Use the Jobs-to-be-Done framework. Customers don't buy your energy bar because they need calories — they buy it because they need sustained energy for their 2pm meeting or post-workout recovery. Understanding the job your product does reveals seasonal patterns, competitive threats, and operational priorities.
Implementation Roadmap
Week 1-2: Identify your highest-impact customer segments. Focus on repeat buyers and recent purchasers who can provide fresh insights about their experience and decision-making process.
Week 3-4: Design conversation guides around operational questions. Ask about purchase timing, decision factors, alternative products they considered, and what nearly stopped them from buying. This data directly informs inventory planning and demand forecasting.
Week 5-8: Begin systematic customer conversations. Start with 20-30 calls to establish baseline insights, then maintain ongoing conversations to capture seasonal shifts and emerging patterns.
Month 2-3: Integrate customer language into demand planning. Use actual customer words to identify seasonal triggers, competitive positioning, and operational pain points that impact sales velocity.
Month 4+: Build customer intelligence into quarterly forecasting. Regular conversations reveal early signals of changing preferences, seasonal patterns, and supply chain impacts before they show up in sales data.
Measuring Success
Track forecast accuracy improvements. Customer conversations typically improve demand forecasting accuracy by 15-25% within the first quarter by revealing seasonal patterns and purchase drivers traditional analytics miss.
Monitor inventory turn rates and stockout frequency. Better customer intelligence reduces both overstock and stockouts by 20-30% as you understand actual demand patterns versus assumed ones.
Measure customer acquisition cost improvements.

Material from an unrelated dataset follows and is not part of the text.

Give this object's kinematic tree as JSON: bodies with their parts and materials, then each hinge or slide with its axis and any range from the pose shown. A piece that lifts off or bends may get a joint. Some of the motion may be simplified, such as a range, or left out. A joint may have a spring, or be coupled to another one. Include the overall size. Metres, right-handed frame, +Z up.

Brands using customer language in acquisition campaigns see 40% better ROAS because the messaging resonates with real motivations and concerns.
The metric that matters most isn't how many customers you talk to — it's how much those conversations change your operational decisions.
Track average order value and lifetime value improvements. When you understand why customers buy and what makes them buy more, you can optimize product placement, bundling, and retention strategies. This typically results in 27% higher AOV and LTV.
Monitor cart abandonment recovery rates. Phone conversations with cart abandoners achieve 55% recovery rates by addressing actual concerns rather than generic discount offers.
Frequently Asked Questions
How do you handle seasonal forecasting for CPG brands?
Customer conversations reveal seasonal triggers weeks or months before sales data shows the pattern. Customers start mentioning "getting ready for summer" or "holiday prep" long before purchase behavior shifts, giving you lead time for inventory planning.
What's the ROI timeline for customer intelligence in operations?
Most CPG brands see operational improvements within 60-90 days. Inventory optimization happens quickly once you understand real demand drivers, while forecasting accuracy improves over 2-3 quarters as you build pattern recognition.
How do you scale customer conversations for large SKU catalogs?
Focus conversations on your top 20% revenue-generating SKUs first. These products drive most operational complexity and forecasting challenges. Insights from core products often apply to adjacent SKUs in the same category.
Should conversations focus on buyers or non-buyers for operational insights?
Both. Buyers reveal actual purchase patterns and seasonal drivers. Non-buyers reveal operational barriers — out-of-stocks, pricing concerns, or product availability issues that impact demand forecasting. Only 11% of non-buyers actually cite price as their main concern.